二零一四年八月,我又被三河公安非法起诉,直到今天我们全家仍生活在被迫害的恐惧阴影中。

二、妻子方春艳遭受株连迫害

我叫方春艳,是河北省三河市第一实验中学教师,今年三十九岁,二零零零年,与康景泰结婚。在与康景泰交往和结婚后的共同生活中,我深深感受到了修炼法轮大法的人的平和与慈善,家庭生活的幸福与美满,家中两位老人因修炼大法,身体健康,也不用我们过多费心;孩子也因为生活在大法的佛光中,身体健康,学习成绩优秀,从小学到初中经常在各种考试中获全校第一名。

但就是因为江泽民对法轮功的迫害政策,我也受到了想象不到株连迫害。刚与康景泰结婚,在怀孕期间就屡次因康景泰修炼法轮功被派出所、单位(三河市中医院)无数次的骚扰而每天担惊受怕,生活受到严重干扰。
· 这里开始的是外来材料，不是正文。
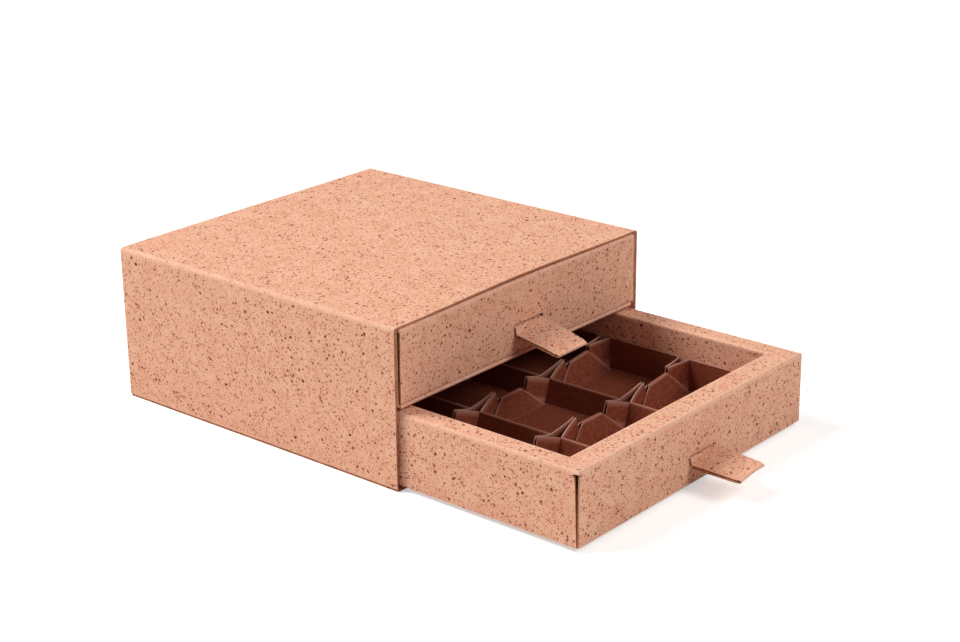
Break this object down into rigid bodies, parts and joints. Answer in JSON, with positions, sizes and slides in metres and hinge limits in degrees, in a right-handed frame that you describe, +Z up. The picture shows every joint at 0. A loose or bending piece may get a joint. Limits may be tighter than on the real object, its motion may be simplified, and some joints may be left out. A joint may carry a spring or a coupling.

二零零三年三月,又因为派出所非法追查康景泰的消息,而被南城派出所伙同我当时所在三河二十七中学校长孙宝义等人,强行劫持至三河教育局看管,并被强行讯问,后被劫持至南城派出所,受到精神折磨与不公正待遇。

在我生下孩子,正在哺乳期间(当时康景泰被非法劳教),单位又在年底到我家诱骗我到学校,使我不能正常生活。

二零一四年四月,又以我丈夫发送法轮功短信等理由,对我们家进行非法抄家,并把我强行绑架到南城派出所关押迫害,造成我精神、名誉、身体都受到严重伤害。

在康景泰二零一四年七月回来后,又于二零一四年八月,被三河公安机关非法起诉,直到今天,我们全家还在担惊受怕之中。

十六年来,在江泽民对法轮功的迫害政策下,对善良法轮功学员的骚扰迫害,使我们及家人都受到常人难以想象的痛苦折磨。